“THE LAST HILLBILLY” DI DIANE SARA BOUZGARROU E THOMAS JENKOE

Nel cuore degli Appalachi, a circa trecento metro di altezza sorge Talcum, un piccolo insediamento indipendente dall’amministrazione locale. Brian Ritchie e la sua famiglia vivono da decenni in questa zona, un tempo terra di miniere. Hanno visto svilupparsi un mix esplosivo di declino economico, disastro ecologico e violenza sociale. Li chiamano hillbillies, cioè bifolchi, zotici montanari, un insulto diventato per molti un segno identitario. Tra questi lo stesso Brian, che vive intrappolato tra un passato mitico e un futuro senza prospettive. È uno degli ultimi testimoni di un mondo in estinzione che, proprio per questo, ispira la sua poesia.

Il film, grazie alla grana della pellicola 35mm, offre un calore intimo e domestico e si divide in tre capitoli: Under the Family Tree, The Waste Land e Land of Tomorrow. Una delle motivazioni che muove il protagonista è sfidare gli stereotipi attorno all’epiteto “bifolco” – l’idea che le persone come lui siano ignoranti, povere, violente, razziste e responsabili dell’ascesa di Donald Trump. Un’immagine che risale in particolare ai tempi del proibizionismo, quando su quei monti venivano prodotti illegalmente i liquori tripla “X” che rifornivano gli speakeasy di tutto il paese.
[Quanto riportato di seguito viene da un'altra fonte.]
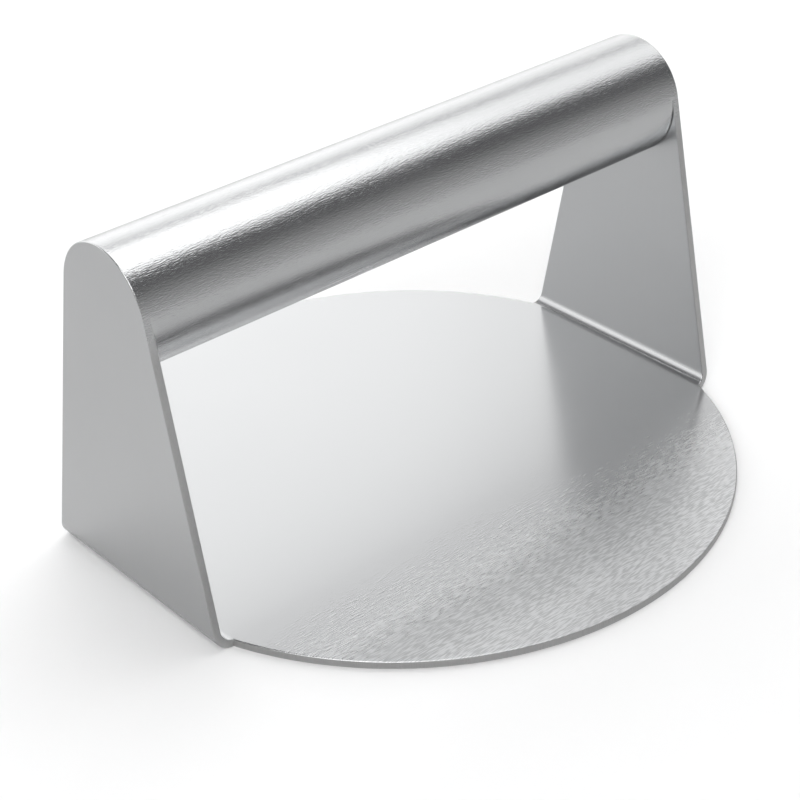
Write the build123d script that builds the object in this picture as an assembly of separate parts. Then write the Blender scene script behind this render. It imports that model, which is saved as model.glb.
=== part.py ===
"""Round patty press: one folded stainless sheet and a tube handle.

The sheet is cut as a disc with two tapering arms, and both arms are folded up square. The disc is
the pressing plate and the arms are the uprights. A tube spans the uprights, as thick as their tops
are round, and a weld ground flush with both closes each of its ends.

Millimetres. The origin is the centre of the plate's underside, +X runs along the handle, +Z is up.
"""

import os
from math import asin, atan2, cos, hypot, pi, radians, sin, sqrt, tan

from build123d import *

# Driving dimensions
plate_diameter = 140.0
sheet = 1.7  # thickness of the folded sheet
bend_radius = 2.0  # inside radius of both folds
foot_width = 52.0  # width of an upright at its fold line
handle_diameter = 25.0
handle_wall = 1.5
handle_height = 62.5  # height of the handle's axis above the plate's underside
weld_leg = 1.0  # how far each weld reaches along the tube and into its wall

fold_stations = 7  # places round a fold where its width is set

# The fold line is the disc's chord that is as long as the foot is wide
plate_radius = plate_diameter / 2
foot_half = foot_width / 2
fold_x = sqrt(plate_radius**2 - foot_half**2)
upright_start = bend_radius + sheet  # height where the fold ends and an upright is flat
inner_face = fold_x + bend_radius  # an upright's inside face

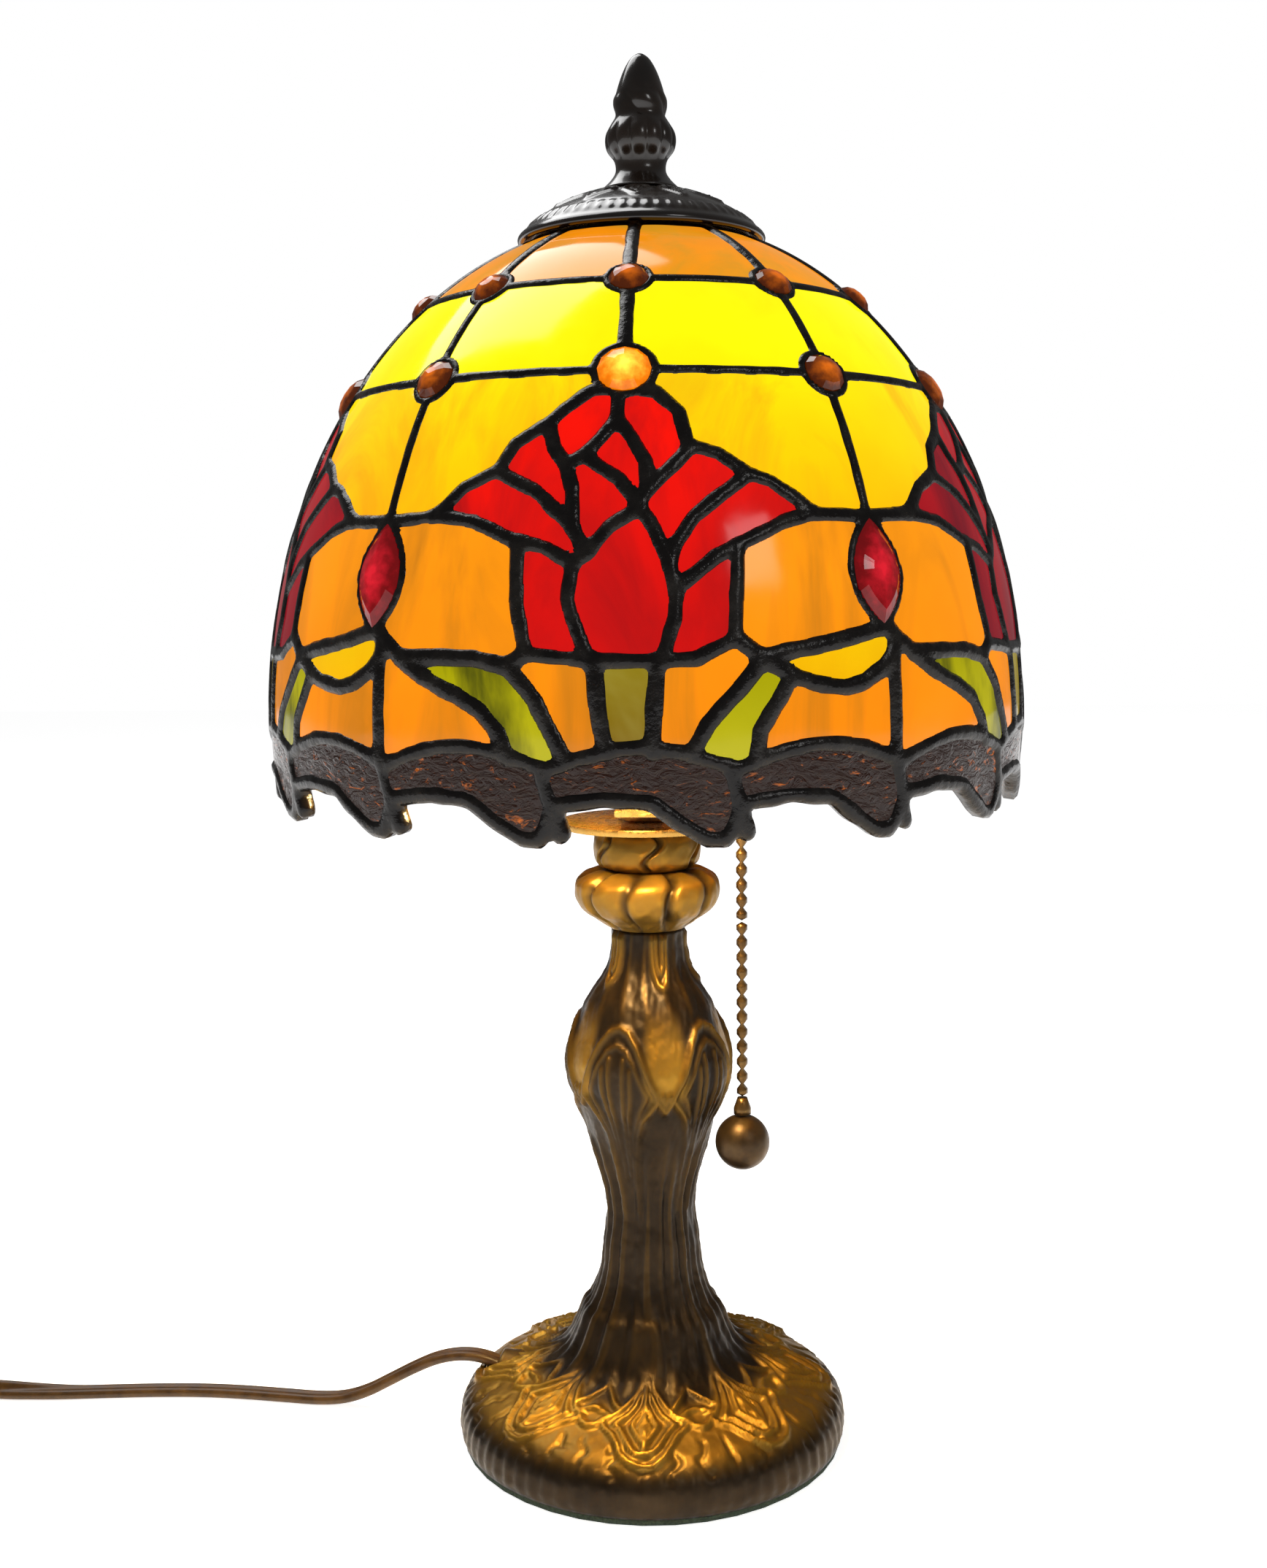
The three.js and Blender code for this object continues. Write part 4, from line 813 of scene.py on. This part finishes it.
# ---- Cast and spun pieces
def relief_turning(name, outside, inside, relief, step, columns, hole=None):
    """A turned piece whose outer profile carries a relief. relief(azimuth, radius, height) gives the
    rise in mm and the share of gold, which is gold rub and partly painted bulb light. inside is the rest of
    the closed profile, from top to foot. The faces whose middles hole() picks are left out."""
    profile = spline(outside, step)
    along = np.r_[0, np.cumsum(np.linalg.norm(np.diff(profile, axis=0), axis=1))]
    slope = np.gradient(profile, axis=0)
    slope /= np.linalg.norm(slope, axis=1)[:, None]
    normal = np.column_stack([slope[:, 1], -slope[:, 0]])
    azimuth = np.arange(columns) * 360 / columns - 180
    a, s = np.meshgrid(azimuth, along)
    radius, height = (np.repeat(profile[:, i:i + 1], columns, 1) for i in (0, 1))
    rise, gilt_and_painted_light = relief(a, radius, height)
    fade = np.minimum(1, np.minimum(s, along[-1] - s) / 1.5)
    rise = rise * fade
    radius = radius + rise * normal[:, :1]
    height = height + rise * normal[:, 1:]
    rings = [placed(radius, a, height)]
    gilding_and_painted_light = [gilt_and_painted_light]
    for r, z in inside:
        rings.append(placed(np.full((1, columns), r), azimuth[None, :], np.full((1, columns), z)))
        gilding_and_painted_light.append(np.zeros((1, columns)))
    verts = np.concatenate(rings).reshape(-1, 3)
    count = len(verts) // columns
    faces = grid_faces(count, columns, closed_rows=True)
    if hole:
        faces = faces[~hole(verts[faces].mean(1))]
    piece = new_object(name, verts, faces)
    store(piece, "rub_and_painted_light", np.clip(np.concatenate(gilding_and_painted_light).ravel(), 0, 1))
    return piece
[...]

Il film è composto da tutti quei momenti che compongono la vita quotidiana essenziale ma dura di Brian e della sua famiglia, lacerati dalla tensione tra le tradizioni di un passato leggendario, e l’inevitabile processo di modernizzazione che i nativi digitali stanno portando nella loro terra molto più lentamente rispetto ad altre parti del mondo. Brian guarda con nostalgia al suo passato, che gli paiono lontani quasi quanto i tempi mitici dei pionieri; crede realmente di aver fatto parte di “un altro mondo” e di essere l’ultimo baluardo di un certo stile di vita e di una certa mentalità. Una profondità, un afflato poetico verso qualcosa che sta scomparendo che viene ben reso dalla scelta della voce fuori campo lucida e riflessiva. La regia di Diane Sara Bouzgarrou e Thomas Jenkoe rinuncia a una struttura narrativa classica e predilige una direzione disorientante, come disorientante è trovarsi in un microcosmo tutto da scoprire: non è semplicemente la vita di montagna della famiglia, ripresa da Jenkoe, ma una cultura che rivendica una forte identità, molto lontana dai classici ritmi occidentali: i paesaggi aspri e gli animali, che siano compagni o prede, come anche la desolazione, la solitudine e l’isolamento di questa terra e di questa gente vengono contemplati da monolitiche inquadrature che sfidano lo sguardo dello spettatore e che diventano particolarmente stranianti grazie a l’inquietante e colonna sonora composta da Jay Gambit. C’è un tono grottesco in questo lavoro, a cominciare dallo stesso Brian che, affermando di essere l’ultimo della sua ‘specie’, guardando direttamente in macchina, dice: “Conosci già i bifolchi. Hai tutte le storie che racconti, i libri che hai letto. Tutti sanno che siamo ignoranti, ineducati, poveri, violenti, razzisti, incestuosi. Ed è tutto vero”.